Yian Yin presentation

"Quantifying Success and Failure Dynamics in Science and Innovation"

Abstract: The recent explosion of large-scale datasets in science and technology has offered an unprecedented opportunity to capture the entirety of scientific enterprise at a level of scale and detail that was previously unimaginable. In this talk, I will focus on a few related but distinct studies to help us understand the complex dynamics of scientific success and failure across a wide variety of settings. In each study, I will begin by drawing together a large variety of empirical datasets that capture both successful and failed attempts across different domains of science and technology. I then build a modeling framework to quantify how successful innovations emerge from past repeated failures, how a community of innovators collectively contribute to punctuated record-breaking dynamics, and how scientific research interacts with other socioeconomic institutions. Through these examples, I hope to illustrate how a combination of canonical social science theories, large-scale empirical datasets, and complex systems tools can help us better understand the fundamental dynamics, predictability, and uncertainty of success and human achievements.
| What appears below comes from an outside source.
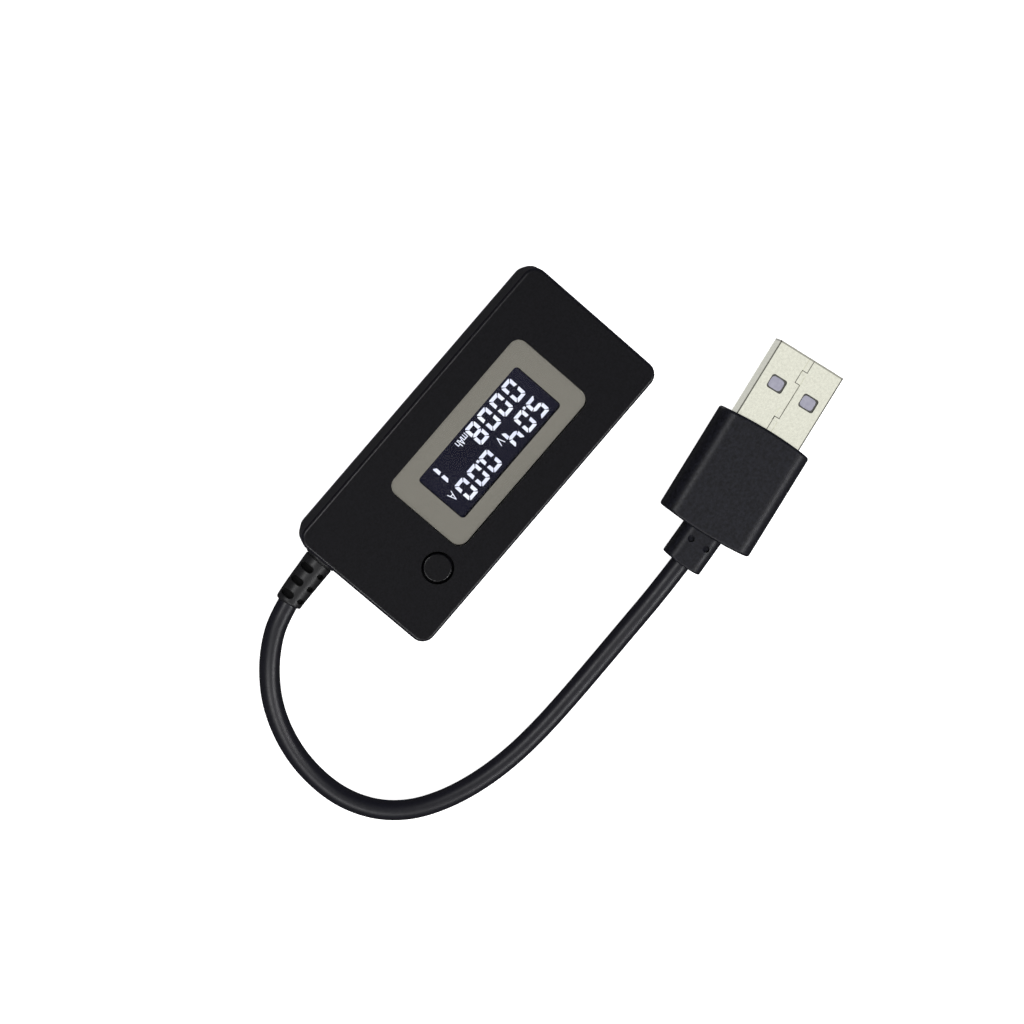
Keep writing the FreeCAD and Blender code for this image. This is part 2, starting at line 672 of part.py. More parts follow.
def notch_cutters(station):
    """Upright pockets at one station: a long one and a short one, in the upper and lower halves.

    NOTCH_Y and SIDE_NOTCH_Y are parts of the relief's radius there.
    """
    centre, heading = relief_point(station)
    share = station / RELIEF_LENGTH
    radius = (RELIEF_DIAMETERS[0] + (RELIEF_DIAMETERS[1] - RELIEF_DIAMETERS[0]) * share) / 2
    cutters = []
    pockets = (
        (NOTCH_WIDTH, NOTCH_REACH, NOTCH_Y * radius),
        (SIDE_NOTCH_WIDTH, SIDE_NOTCH_REACH, SIDE_NOTCH_Y * radius),
    )
    for width, reach, y in pockets:
        for low, high in ((NOTCH_FLOOR, RELIEF_RING[0]), (-RELIEF_RING[0], -NOTCH_FLOOR)):
            slot = plate((width, reach), width / 2 - 0.02, (0, y), low, high)
            slot.rotate(Vector(0, 0, 0), Vector(0, 0, 1), heading)
            slot.translate(centre)
            cutters.append(slot)
    return cutters


def strain_relief():
    """Moulded relief: inner flange, neck in the wall, and a bent, notched outer body."""
    wall_x = LENGTH / 2
    body = relief_body(RELIEF_DIAMETERS[0], RELIEF_DIAMETERS[1], RELIEF_START, RELIEF_LENGTH)
    core = relief_body(RELIEF_CORE, RELIEF_CORE, RELIEF_START, RELIEF_LENGTH)
    for station in NOTCH_STATIONS:
        body = without(body, notch_cutters(station))
    body = body.fuse(core)
    neck_end = (wall_x + RELIEF_RING[1] - 0.1, RELIEF_Y, PARTING)
    neck = rod(RELIEF_NECK, (wall_x - WALL - 0.2, RELIEF_Y, PARTING), neck_end)
    flange_end = (wall_x - WALL - 0.05, RELIEF_Y, PARTING)
    flange = rod(RELIEF_FLANGE, (wall_x - WALL - 1.5, RELIEF_Y, PARTING), flange_end)
    ring = rod(RELIEF_RING[0], (wall_x + 0.02, RELIEF_Y, PARTING), (wall_x + RELIEF_RING[1], RELIEF_Y, PARTING))
    ring = ring.makeFillet(0.12, edges_beyond(ring, wall_x + RELIEF_RING[1] - 0.01))
    return body.fuse([neck, flange, ring])


def plug_place(shape):
    """Moves a shape from the plug's own frame (X to the tip) to where the plug lies."""
    shape.rotate(Vector(0, 0, 0), Vector(0, 0, 1), PLUG_TURN)
    shape.translate(Vector(PLUG_FRONT[0], PLUG_FRONT[1], PLUG_AXIS_Z))
    return shape


def route_points():
    """The lead's corner points from the strain relief's end to the collar's end."""
    start = relief_point(RELIEF_LENGTH)[0]
    middle = [Vector(*point) for point in ROUTE]
    end = Part.Vertex(*collar_point(COLLAR_LENGTH, 0, 0))
    return [start] + middle + [plug_place(end).Point]


def smooth_path(points, show=False):
    """Straight runs joined by tangent arcs, each as large as its two runs allow."""
    edges = []
    position = points[0]
    for before, corner, after in zip(points, points[1:], points[2:]):
        incoming = (corner - before).normalize()
        outgoing = (after - corner).normalize()
        turn = incoming.getAngle(outgoing)
        setback = 0.45 * min((corner - before).Length, (after - corner).Length)
        radius = setback / math.tan(turn / 2)
        arc_start = corner - incoming * setback
        arc_end = corner + outgoing * setback
        bisector = (outgoing - incoming).normalize()
        hub = corner + bisector * (radius / math.cos(turn / 2))
        arc_middle = hub - bisector * radius
        edges.append(Part.LineSegment(position, arc_start).toShape())
        edges.append(Part.Arc(arc_start, arc_middle, arc_end).toShape())
        position = arc_end
        if show:
            print("lead arc radius %.1f mm, turn %.1f degrees" % (radius, math.degrees(turn)))
    edges.append(Part.LineSegment(position, points[-1]).toShape())
    return Part.Wire(edges)


def tube_along(path, diameter):
    """A round solid swept along a path of lines and tangent arcs."""
    start = path.Edges[0].valueAt(path.Edges[0].FirstParameter)
    heading = path.Edges[0].tangentAt(path.Edges[0].FirstParameter)
    section = Part.Wire([Part.makeCircle(diameter / 2, start, heading)])
    return path.makePipeShell([section], True, False)


def cable_jacket():
    """The free lead, and a check of its volume against section times length."""
    path = smooth_path(route_points(), show=True)
    tube = tube_along(path, LEAD_DIAMETER)
    expected = math.pi * LEAD_DIAMETER ** 2 / 4 * path.Length
    print("lead length %.1f mm, volume %.1f, section x length %.1f" % (path.Length, tube.Volume, expected))
    return tube


def conductor(place):
    """One conductor from the strain relief's flange, bent down to its pad on the board."""
    y = RELIEF_Y + (place - 1.5) * CONDUCTOR_PITCH
    start = Vector(LENGTH / 2 - WALL - 1.5, y, PARTING)
    corner = Vector(BOARD_X[1] - 0.9 - 0.35 * place, y, PARTING)
    end = Vector(corner.x, y, BOARD_TOP)
    return tube_along(smooth_path([start, corner, end]), CONDUCTOR_DIAMETER)


# --- plug ------------------------------------------------------------------------------------
def arched_plan(front_x, rear_x, width, arch, height):
    """A solid with gently arched ends in plan, for cutting a bar to length."""
    half = width / 2
    base = -height / 2
    front_right = Vector(front_x, -half, base)
    front_left = Vector(front_x, half, base)
    rear_left = Vector(rear_x, half, base)
    rear_right = Vector(rear_x, -half, base)
    edges = [Part.Arc(front_right, Vector(front_x + arch, 0, base), front_left).toShape()]
    edges.append(Part.makeLine(front_left, rear_left))
    edges.append(Part.Arc(rear_left, Vector(rear_x - arch, 0, base), rear_right).toShape())
    edges.append(Part.makeLine(rear_right, front_right))
    return Part.Face(Part.Wire(edges)).extrude(Vector(0, 0, height))


def end_edges(shape, x_low, x_high):
    """The edges round the ends: those wholly beyond x_high, or wholly before x_low."""
    found = []
    for edge in shape.Edges:
        box = edge.BoundBox
        if box.XMin > x_high or box.XMax < x_low:
            found.append(edge)
    return found


def plug_grip_body():
    """The grip: a rounded bar cut to an arched plan, with its end edges rounded."""
    plan = arched_plan(0, -OVERMOULD_LENGTH, OVERMOULD_WIDTH + 1.0, OVERMOULD_ARCH, OVERMOULD_THICK + 2)
    size = (OVERMOULD_WIDTH, OVERMOULD_THICK)
    bar = lying_plate(size, OVERMOULD_ROUNDING, -OVERMOULD_LENGTH - 2, 2, 0, 0)
    grip = bar.common(plan)
    return grip.makeFillet(0.45, end_edges(grip, -OVERMOULD_LENGTH + 0.1, -0.1))


def plug_collar_body():
    """The collar behind the grip, flattened like it, with an arched end and a slight turn."""
    arch = 0.3
    rear_x = -OVERMOULD_LENGTH - COLLAR_LENGTH + arch
    front_x = -OVERMOULD_LENGTH + 1.0
    plan = arched_plan(front_x, rear_x, COLLAR_SECTION[0] + 0.5, arch, COLLAR_SECTION[1] + 2)
    collar = lying_plate(COLLAR_SECTION, 1.9, rear_x - 2, front_x, 0, 0).common(plan)
    collar = collar.makeFillet(0.3, end_edges(collar, rear_x + 0.1, 100))
    collar.rotate(Vector(-OVERMOULD_LENGTH, 0, 0), Vector(0, 0, 1), COLLAR_TURN)
    return collar


def collar_point(distance, side, height):
    """A point beside the collar's axis, in the plug's own frame, behind the grip."""
    turn = math.radians(COLLAR_TURN)
    x = -OVERMOULD_LENGTH - distance * math.cos(turn) - side * math.sin(turn)
    y = -distance * math.sin(turn) + side * math.cos(turn)
    return (x, y, height)


def plug_overmould():
    """Grip and collar in one moulding, with two small dimples on the collar."""
    body = joined([plug_grip_body(), plug_collar_body()])
    dimples = []
    for side in (-1.5, 1.5):
        dimples.append(rod(1.15, collar_point(2.35, side, 1.9), collar_point(2.35, side, 5.0)))
    pocket = lying_plate(SHELL_SECTION, SHELL_ROUNDING, -SHELL_BURIED, 2, 0, 0)
    return plug_place(without(body, dimples + [pocket, inner_mould_body()]))


def inner_mould_body():
    """Block behind the shell that holds the solder joints."""
    return lying_plate((12.4, 5.6), 0.8, -SHELL_BURIED - 7.5, -SHELL_BURIED, 0, 0)


def plug_inner_mould():
    """The inner mould where the plug lies."""
    return plug_place(inner_mould_body())


def seam_groove():
    """Fine stepped groove along the top of the shell, where its folded edges meet."""
    top = SHELL_SECTION[1] / 2
    half = SEAM_GROOVE / 2
    cuts = []
    for (near, offset), (far, following) in zip(SEAM_STEPS, SEAM_STEPS[1:]):
        x_near = SHELL_EXPOSED - near
        x_far = SHELL_EXPOSED - far
        cuts.append(block((x_far - half, offset - half, top - SEAM_DEPTH), (x_near + half, offset + half, top + 1)))
        low = min(offset, following) - half
        high = max(offset, following) + half
        cuts.append(block((x_far - half, low, top - SEAM_DEPTH), (x_far + half, high, top + 1)))
    return cuts


def plug_shell():
    """Folded metal shell with four latch holes and the seam on its upper face."""
    outer = lying_plate(SHELL_SECTION, SHELL_ROUNDING, -SHELL_BURIED, SHELL_EXPOSED, 0, 0)
    inner_size = (SHELL_SECTION[0] - 2 * SHELL_WALL, SHELL_SECTION[1] - 2 * SHELL_WALL)
    inner = lying_plate(inner_size, 0.12, -SHELL_BURIED - 1, SHELL_EXPOSED + 1, 0, 0)
    tube = outer.cut(inner)
    holes = []
    for y in SHELL_HOLE_Y:
        centre = (SHELL_EXPOSED - SHELL_HOLE_FROM_TIP, y)
        holes.append(plate(SHELL_HOLE, 0.45, centre, -5, 5))
    return plug_place(without(tube, holes + seam_groove()))


def insulator_body():
    """Rear block and tongue inside the shell, before the contacts' slots are cut."""
    height = SHELL_SECTION[1] - 2 * SHELL_WALL - 0.02
    block_size = (PLUG_TONGUE[0], height)
    back = lying_plate(block_size, 0.25, -SHELL_BURIED, -0.8, 0, 0)
    tongue_z = height / 2 - TONGUE_GAP - PLUG_TONGUE[1] / 2
    tongue = lying_plate(PLUG_TONGUE, 0.25, -1.5, SHELL_EXPOSED - 0.6, 0, tongue_z)
    return joined([back, tongue])


def contact_bodies():
    """Four flat contacts on the tongue; the outer two reach nearer to the tip."""
    height = SHELL_SECTION[1] - 2 * SHELL_WALL - 0.02
    face = height / 2 - TONGUE_GAP - PLUG_TONGUE[1]
    contacts = []
    for y in CONTACT_Y:
        reach = SHELL_EXPOSED - (1.2 if abs(y) > 2 else 2.2)
        low = (-SHELL_BURIED + 0.3, y - CONTACT_WIDTH / 2, face - CONTACT_THICK / 2)
        contacts.append(block(low, (reach, y + CONTACT_WIDTH / 2, face + CONTACT_THICK / 2)))
    return Part.makeCompound(contacts)


def plug_insulator():
    """The insulator where the plug lies, with slots for the contacts."""
    return plug_place(insulator_body().cut(contact_bodies()))


def plug_contacts():
    """The plug's contacts where the plug lies."""
    return plug_place(contact_bodies())


CONDUCTOR_NAMES = ("wire_ground", "wire_data_plus", "wire_data_minus", "wire_power")


def nodes():
    """Every node's name and solid."""
    made = {
        "front_cover": front_cover(),
        "rear_cover": rear_cover(),
        "display_window": display_window(),
        "window_mask": window_mask(),
        "window_adhesive": window_adhesive(),
        "backlight_light_guide": backlight_light_guide(),
        "backlight_led": backlight_led(),
        "display_holder": display_holder(),
        "lcd_pins": lcd_pins(),
        "main_board": main_board(),
        "microcontroller": microcontroller(),
        "microcontroller_leads": microcontroller_leads(),
        "shunt_resistor": shunt_resistor(),
        "voltage_regulator": voltage_regulator(),
        "smd_capacitors": smd_capacitors(),
        "smd_resistors": smd_resistors(),
        "usb_socket_shell": usb_socket_shell(),
        "usb_socket_insulator": usb_socket_insulator(),
        "usb_socket_contacts": usb_socket_contacts(),
        "switch_base": switch_base(),
        "switch_cover_plate": switch_cover_plate(),
        "switch_dome": switch_dome(),
        "switch_plunger": switch_plunger(),
        "switch_legs": switch_legs(),
        "button_cap": button_cap(),
        "strain_relief": strain_relief(),
        "cable_jacket": cable_jacket(),
        "plug_overmould": plug_overmould(),
        "plug_inner_mould": plug_inner_mould(),
        "plug_shell": plug_shell(),
        "plug_insulator": plug_insulator(),
        "plug_contacts": plug_contacts(),
    }
    made.update(lcd_layers())
    for place, name in enumerate(CONDUCTOR_NAMES):
        made[name] = conductor(place)
    return made


def main():
    """Writes one STEP file for each node."""
    os.makedirs("parts", exist_ok=True)
    for name, shape in nodes().items():
        if not shape.isValid():
            print("not valid:", name)
        print("%-24s solids %d, volume %.2f" % (name, len(shape.Solids), shape.Volume))
        shape.exportStep("parts/%s.step" % name)


main()
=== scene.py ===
"""Looks of the USB power meter: lit display, captive lead, strain relief and finishes.

Metres.  +X runs along the display text to the lead end, +Y up the text, +Z out of the display.
"""
import math

import bpy
import numpy as np
from mathutils import Matrix, Vector


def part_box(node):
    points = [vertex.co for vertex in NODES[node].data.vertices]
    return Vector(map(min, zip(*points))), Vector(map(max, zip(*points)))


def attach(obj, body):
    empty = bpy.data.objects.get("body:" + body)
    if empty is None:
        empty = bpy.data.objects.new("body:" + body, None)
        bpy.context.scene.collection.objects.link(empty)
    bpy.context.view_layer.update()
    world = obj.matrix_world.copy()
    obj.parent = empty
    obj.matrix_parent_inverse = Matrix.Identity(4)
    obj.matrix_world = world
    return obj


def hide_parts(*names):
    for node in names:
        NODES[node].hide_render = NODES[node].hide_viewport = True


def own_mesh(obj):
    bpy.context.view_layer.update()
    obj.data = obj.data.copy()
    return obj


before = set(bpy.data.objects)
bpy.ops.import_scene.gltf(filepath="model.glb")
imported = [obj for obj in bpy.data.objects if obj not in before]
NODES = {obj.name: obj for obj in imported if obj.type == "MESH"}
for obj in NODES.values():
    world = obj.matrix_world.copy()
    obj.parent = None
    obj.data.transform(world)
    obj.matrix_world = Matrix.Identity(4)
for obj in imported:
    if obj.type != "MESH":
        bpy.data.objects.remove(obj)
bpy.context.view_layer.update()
MM = 0.001

# --- places taken from the frame -------------------------------------------------------------
LEAD_END_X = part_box("front_cover")[1][0]
PARTING_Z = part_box("rear_cover")[1][2]
CELL_TOP_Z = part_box("lcd_front_polariser")[1][2]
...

Bio: Yian Yin is a PhD candidate of Industrial Engineering & Management Sciences at Northwestern University, with research affiliations at the Northwestern Institute on Complex Systems and Center for Science of Science and Innovation. His research embraces a combination of analytical tools from data science, modeling techniques from complexity science, and theoretical insights from sociology and economics to understand the fundamental dynamics and predictability of scientific and technological progress. Together, his works tell a complex yet insightful story about how successful innovations emerge from failures, how creative careers unfold with social and environmental changes, and how successful ideas in science interact with other socioeconomic institutions. Yin's research has been published in multidisciplinary journals including Nature, Science, Nature Human Behaviour, and Nature Reviews Physics and featured in a wide range of media outlets including Forbes, Fast Company, Scientific American, and MIT Technology Review.